If you are in the profession of finding alpha (or hiring those to find it for you), would it not make sense to think about where it comes from? For illustrative purposes, let’s play a simple game:

The market is comprised of only 2 companies, ABC & XYZ. At the beginning of the game, each costs $50 per share and each has four shares outstanding. There are only two investors as well, named John and Karen, and they each start with $200. Chart 1 is the five different distributions or scenarios on how they can allocate the funds at the start of the game.

Search for Alpha

Now ABC goes up to $60 and XYZ goes down to $40. Chart 2 is the profit distribution for each player under each scenario. If they opted for Scenario 3, they each basically owned the market and came out flat. However, if they deviated from the index (not holding equal amounts of each company in this case), someone wins and someone loses.

Now this is a very simple game but the conclusion may hold more validity than many people think. To generate alpha, you need to take it from someone else. And to do that over the long term you need an edge or advantage.

When you are Buying, Who is Selling?

If we are expected to take alpha from others, best we know with whom we are dealing. Over the years, whenever this question was raised, it often led to some confused looks. Many investors simply don’t think along these lines. They view the market more like a store. A store that sells stocks and lets you return them, albeit at always changing prices. Have you ever thought that ABC Co. has a good outlook, is improving fundamentally and, given the price, looks attractive? Then you go buy it. Well someone sold it to you and their view probably is not the same as yours. Otherwise, they would not have sold. Then again perhaps they have no view at all. So who is on the other side of trades?

Search for Alpha

Chart 3 breaks down the ownership of the U.S. equity market. Ownership can be important on the motive of trading but it is more about who is trading, why and how. Let’s try and generalize traders into a few buckets, based on their approach or how they trade. Fundamental Discretionary Traders (Active) are what many of us think of as an active participant in the market place. They could be an active fund manager, hedge fund managers, and an active manager on the international side or managing for a pension fund. They may also be a household or retail investors trading directly in equities. Whoever they are, they are fundamentally driven, active in the price discovery practice and trying to find mispriced assets to make money / alpha. Then we have the Basket Traders (Passive) who are running some sort of factor based strategy. Market cap factor ETFs are the most popular and then we have increasing assets targeting other factors as the quants rise in popularity. Most of the Passive volume is driven by flows into or out of the strategy, causing the basket of securities to be purchased or sold. As a result, there is limited consideration of price, as they are simply executing their respective basket. The final group is High Frequency Trading (HFT) and other ultrashort term algos. However, given that HFTs typically end the trading day without owning anything and are focused on shaving fractional pennies from trades, it is probably more useful to view them as a kind of transaction cost instead of a trading opponent.

Search for Alpha

It is important to consider Active traders are trying to buy undervalued assets and sell/short overvalued assets. This is price discovery. They will make different mistakes compared to Passive traders who are not so price sensitive and instead are trading based on flows and their basket (factor) portfolio. Chart 4 provides a breakdown of trading volume based on it being an Active manager, Passive strategy or HFT. The decline of Active’s market share (and rise of Passive) may have implications on market pricing efficiency plus on where and how to find alpha in this changing environment.
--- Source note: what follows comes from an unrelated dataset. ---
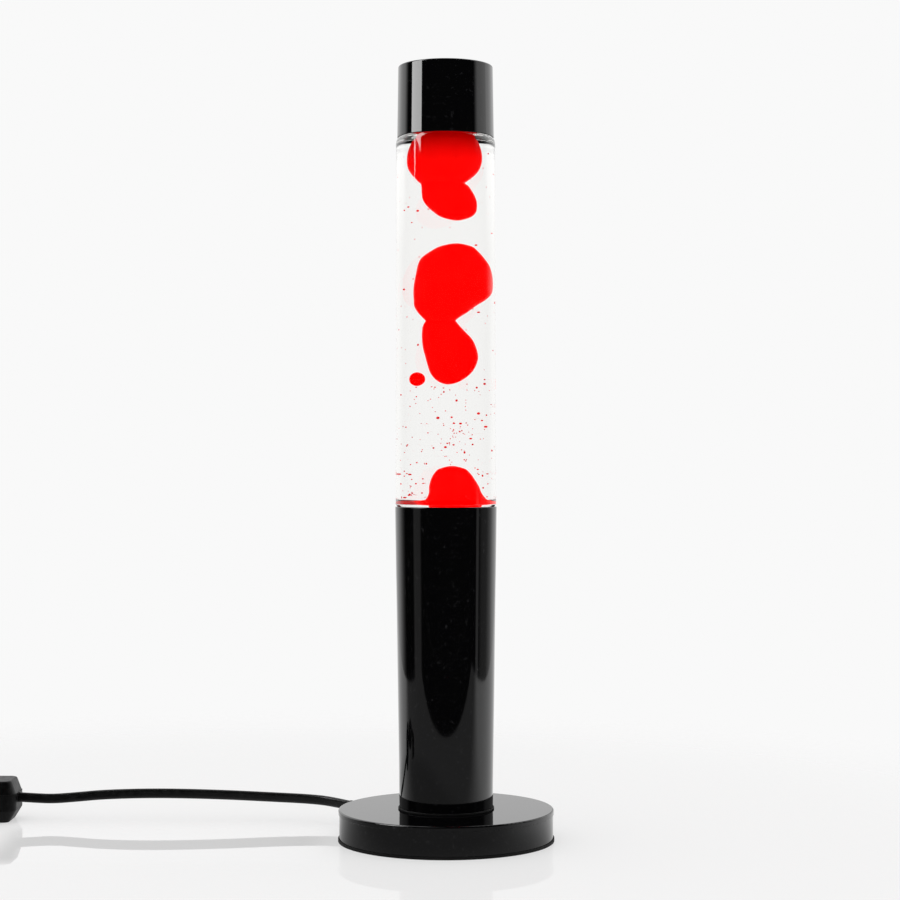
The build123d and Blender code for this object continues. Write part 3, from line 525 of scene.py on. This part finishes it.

Implication of Active’s Declining Market Share

Active portfolio management is in its purest form the attempt to find mispriced assets and profit from them. In doing so this increases market efficiency and accurate pricing. Value investors look for company’s trading below their intrinsic value due to some impairment or neglect in the market. They research them, buy them and wait for the market to come around to their view and bid up the company back to its intrinsic value (Chart 5). The narrowing of the discount to intrinsic value is predicated on other active investors coming to a similar conclusion and subsequently bidding up the share price then what if there are fewer Active managers at work in the market? Could it take 50% longer or twice as long compared to when almost all traders were active? Would this partially impair the value investing approach? Could this be why active strategies have had such a hard time beating the market over the past half-decade?

Search for Alpha

It isn’t just Value though. A growth manager believes the market is underappreciating the growth prospects of a company they own, Again, it is trading below the manager’s view of the company’s intrinsic value. They will need others to do similar work and come to similar conclusions about the rising growth prospects of the investment.

It is conceivable that the rise of more passive or basket trading will increasingly cause asset prices to be distorted. If fewer dollars are at work bidding up undervalued assets and bidding down overvalued assets, then distortions could continue to rise. And then, should we not look for alpha from different sources?

Taking Alpha - Behavioural Style

Simply put, you need an edge over other participants in the market to find mispriced assets to generate alpha. And then you need the market to agree with you and fix the mispricing (after you are either long or short of course). Value investors try and find this edge in neglected or misunderstood companies. Deep fundamental managers will dig into all financials to try and get an edge. Then there are the quants, using math and other data inputs to find a potentially mispriced asset. Growth managers finding companies that have better growth rates than the market gives them credit.

If the goal is to take alpha from ‘someone’ via a mispriced asset then would it not be logical to begin the search for alpha where investors make mistakes and contribute to the asset being mispriced? It is with this mindset that we began researching investment strategies that attempt to find instances where other investor behaviours cause assets to be mispriced.

Search for Alpha

Search for Alpha

Chart 6 depicts how economic theory handles irrational investors. Believing most investors act rationally, in their best interest, with a few behaving irrationally. However economic theory believes the irrational investors are evenly distributed, canceling each other out on how they influence asset prices. Chart 7 is likely closer to reality. There are times when more investors are irrational (think 2008) and very often the irrational investors are clustered to one side. This causes assets to be mispriced, and a potential opportunity to create alpha.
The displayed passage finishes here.